Chopra got a fifteen-day break from her other commitments to train for the film. She relocated to her bungalow in Goa, where she would train for five hours a day.[22] After completing workouts, which included weights and circuit training, she insisted on training for boxing. Later, boxing was made a part of her daily workout.[22] She was trained by Kom's coaches to learn her distinct boxing style.[21] Chopra explained that she did not have to act like a boxer, but had to become one and said "To learn boxing was a religion. Today, I can play the sport as I know the rules, body posture, foot work, I can hit, I can defend. I know the game."[25]

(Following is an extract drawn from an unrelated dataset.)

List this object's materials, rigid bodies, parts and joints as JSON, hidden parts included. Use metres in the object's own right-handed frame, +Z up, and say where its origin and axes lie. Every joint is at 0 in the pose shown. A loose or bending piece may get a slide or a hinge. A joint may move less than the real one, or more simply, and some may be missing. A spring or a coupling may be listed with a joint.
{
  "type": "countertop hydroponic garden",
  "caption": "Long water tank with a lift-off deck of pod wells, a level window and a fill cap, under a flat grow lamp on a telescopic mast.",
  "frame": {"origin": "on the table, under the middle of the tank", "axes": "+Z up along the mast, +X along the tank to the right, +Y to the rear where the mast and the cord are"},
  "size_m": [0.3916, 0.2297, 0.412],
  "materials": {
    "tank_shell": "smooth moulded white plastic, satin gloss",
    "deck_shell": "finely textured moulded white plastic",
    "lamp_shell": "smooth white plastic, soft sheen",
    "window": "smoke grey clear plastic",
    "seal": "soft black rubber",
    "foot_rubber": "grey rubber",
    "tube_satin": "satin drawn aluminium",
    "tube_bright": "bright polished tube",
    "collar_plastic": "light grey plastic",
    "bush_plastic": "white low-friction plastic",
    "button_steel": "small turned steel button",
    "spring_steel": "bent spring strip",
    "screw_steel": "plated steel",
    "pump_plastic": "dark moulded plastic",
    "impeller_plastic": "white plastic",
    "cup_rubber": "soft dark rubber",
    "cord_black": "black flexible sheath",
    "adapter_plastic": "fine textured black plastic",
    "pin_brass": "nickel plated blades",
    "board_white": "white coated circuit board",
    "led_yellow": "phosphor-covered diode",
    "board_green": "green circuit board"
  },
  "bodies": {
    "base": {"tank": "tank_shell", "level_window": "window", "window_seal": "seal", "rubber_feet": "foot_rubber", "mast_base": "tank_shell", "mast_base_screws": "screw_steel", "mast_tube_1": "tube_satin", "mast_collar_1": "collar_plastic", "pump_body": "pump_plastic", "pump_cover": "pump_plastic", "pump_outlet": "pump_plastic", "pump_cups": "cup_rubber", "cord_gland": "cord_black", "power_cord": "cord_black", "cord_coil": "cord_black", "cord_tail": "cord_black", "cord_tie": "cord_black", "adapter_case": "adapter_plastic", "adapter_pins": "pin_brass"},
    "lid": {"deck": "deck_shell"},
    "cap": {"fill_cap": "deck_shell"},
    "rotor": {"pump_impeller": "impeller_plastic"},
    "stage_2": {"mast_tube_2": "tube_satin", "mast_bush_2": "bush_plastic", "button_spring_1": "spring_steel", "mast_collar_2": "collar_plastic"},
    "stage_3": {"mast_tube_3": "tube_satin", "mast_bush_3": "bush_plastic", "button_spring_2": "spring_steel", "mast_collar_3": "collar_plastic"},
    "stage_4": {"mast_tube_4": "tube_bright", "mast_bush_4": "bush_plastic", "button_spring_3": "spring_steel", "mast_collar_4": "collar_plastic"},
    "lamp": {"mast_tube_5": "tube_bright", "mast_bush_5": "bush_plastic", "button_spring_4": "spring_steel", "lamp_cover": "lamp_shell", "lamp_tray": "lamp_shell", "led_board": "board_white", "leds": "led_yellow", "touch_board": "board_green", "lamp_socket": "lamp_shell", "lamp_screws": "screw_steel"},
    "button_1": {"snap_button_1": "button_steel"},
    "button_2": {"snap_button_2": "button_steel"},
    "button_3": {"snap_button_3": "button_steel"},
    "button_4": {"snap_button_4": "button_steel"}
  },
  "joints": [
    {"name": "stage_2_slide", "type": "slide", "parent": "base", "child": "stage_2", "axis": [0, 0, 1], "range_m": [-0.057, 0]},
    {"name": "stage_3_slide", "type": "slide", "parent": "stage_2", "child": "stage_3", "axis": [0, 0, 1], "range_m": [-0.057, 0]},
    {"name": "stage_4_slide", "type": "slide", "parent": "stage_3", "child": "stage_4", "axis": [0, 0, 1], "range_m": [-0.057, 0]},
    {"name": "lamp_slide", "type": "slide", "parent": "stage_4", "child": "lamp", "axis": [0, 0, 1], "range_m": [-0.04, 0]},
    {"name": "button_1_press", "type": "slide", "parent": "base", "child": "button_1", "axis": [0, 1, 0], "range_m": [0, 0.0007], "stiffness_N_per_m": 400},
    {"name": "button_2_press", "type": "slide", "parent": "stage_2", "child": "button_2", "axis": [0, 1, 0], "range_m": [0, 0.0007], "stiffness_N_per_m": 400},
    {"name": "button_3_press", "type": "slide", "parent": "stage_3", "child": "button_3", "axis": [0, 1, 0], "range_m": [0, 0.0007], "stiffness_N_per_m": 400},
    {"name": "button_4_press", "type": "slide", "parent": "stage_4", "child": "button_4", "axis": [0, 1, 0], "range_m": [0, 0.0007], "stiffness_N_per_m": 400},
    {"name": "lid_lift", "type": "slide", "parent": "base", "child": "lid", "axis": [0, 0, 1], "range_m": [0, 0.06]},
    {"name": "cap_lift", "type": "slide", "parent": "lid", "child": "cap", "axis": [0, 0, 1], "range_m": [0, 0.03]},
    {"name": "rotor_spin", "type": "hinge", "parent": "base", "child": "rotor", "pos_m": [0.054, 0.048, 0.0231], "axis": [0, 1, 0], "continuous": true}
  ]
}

Chopra found Mary Kom a very special and personal film due to the inspiring theme. She revealed that she channelled the grief of father's death into the film: "I started this film at the hardest point in my life, four days after my father passed away. All my grief, everything, I have shoved into this movie. A part of my soul has gone into it."[26][27] In an interview with Daily News and Analysis, Chopra revealed that since she could not look like her, she did not try to imitate Kom as her main focus was to represent Kom's spirit and personality.[25] In July 2013, Chopra visited Kom's home town of Manipur to learn more about her life.[28] As part of her research, Chopra stayed with Kom and her family for three to four days, and went to her boxing academy and church to learn more about her.[23] Kom stated, "When she came to Manipur, she knew about boxing so I gave her tips as a mother and a wife, how I went about managing my home and profession, how I live with my family – basically she got to know aspects of my family life."[29]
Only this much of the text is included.